You can see how stringing those elements together can make you wonder if they’re related. At the very least, it gives you a way to prioritize what to fix first. In my case, going at one thing started fixing them all.
Probably the biggest con is creating what I like to call a crybaby sheet. I coined this term for journal entries that serve no purpose other than to whine and feel good about feeling sorry for myself. This is the quickest way to a serious case of depression. Remember, these negative journal entries should help you release the poison polluting your insides, give you insight into the how and why of the matter, and help you find a way to fix the problem.
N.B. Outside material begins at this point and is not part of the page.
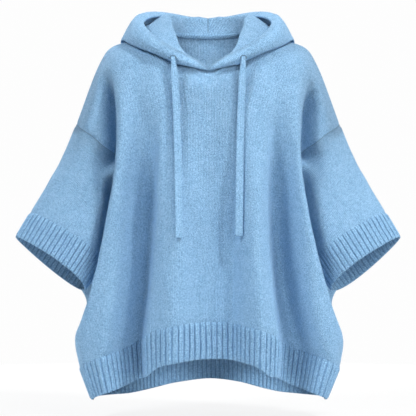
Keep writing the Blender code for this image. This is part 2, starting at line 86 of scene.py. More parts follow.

Sometimes, writing, “my boss needs a good, old-fashioned pop in the chops,” is enough to get rid of that destructive thought. But it might also cause you to think about why you want to hit him rather than ignore him or find another positive way to cope.
And let’s be real. Sometimes these thoughts happen. But even if you’re boss truly does need a good smack, thinking about it or (worse!) doing it solves nothing. The negativity eats away at your soul, and I’ve heard that jail food makes airline chow look positively gourmet.
Also, remember that journaling is not a replacement for professional help. Therapists often recommend journaling as part of a rounded treatment plan, but how do you know if you need more help?
If chronicling your troubles brings you no relief or insight, or makes you feel worse, you might want to talk to someone. If you have any doubt, make the call. At the least, a counselor can let you know that you don’t need treatment and give you ideas to make your journaling more productive.
Whatever you do, don’t use your journal to support and enable your poor feelings. Acknowledge them, analyze them, and figure out how to fix them. For me, a chiropractor and a reusable ice pack got me started on the right path.
These entries can chronicle anything from little improvements to outright joys in your life. Using my micro journal example, the next entry would read:
- Took action
- Feel better
This reminds me that I did something about my issue instead of just complaining and that the decisions I made have helped. Those two bullet points let me know that I’ve regained some control over my life, have begun mastering my injuries, and know where to go from here. More than that, they have motivated me to get back to achieving goals with my writing, guitar, and health.
The long-form might look more like, “I finally had enough of the pain and depression. It looked like the pain was causing most of the problems, at least contributing to them, so I went to the chiropractor. The traction loosened something in my shoulder blade so that ice, heat, and wraps help my elbow.”
And so on.
I chose a bland example here to show that positive entries don’t have to be dramatic. The negative ones either, for that matter. But they can be. Something that starts with, “I kissed my true love for the first time,” or “I finally bought my own car,” will surely lead into entries filled with magical memories.
How can writing about positive experiences have a con, you ask? By keeping you from addressing problems that need your attention. We’ve all said things to make the best of a bad situation, but journaling this way can skew your perception of things.
If you decide to fight your depression by writing things like, “I have food, shelter, and a job,” you might be telling yourself you have no right to your negative feelings, rather than finding a way to focus on the good. Other people having it worse does not lessen or invalidate what you’re going through or your feelings in any way.
Don’t use positive journal entries to hide from your problems. Use them to remember the good times and make happy memories, to give you an anchor in the tough times, and to know that things weren’t always bad and won’t always be.
And use all of this advice to make journaling the best for you. Some of it may apply to you, or maybe not. Either way, you have one more tool in your journaling toolbox to take another step toward the perfect you!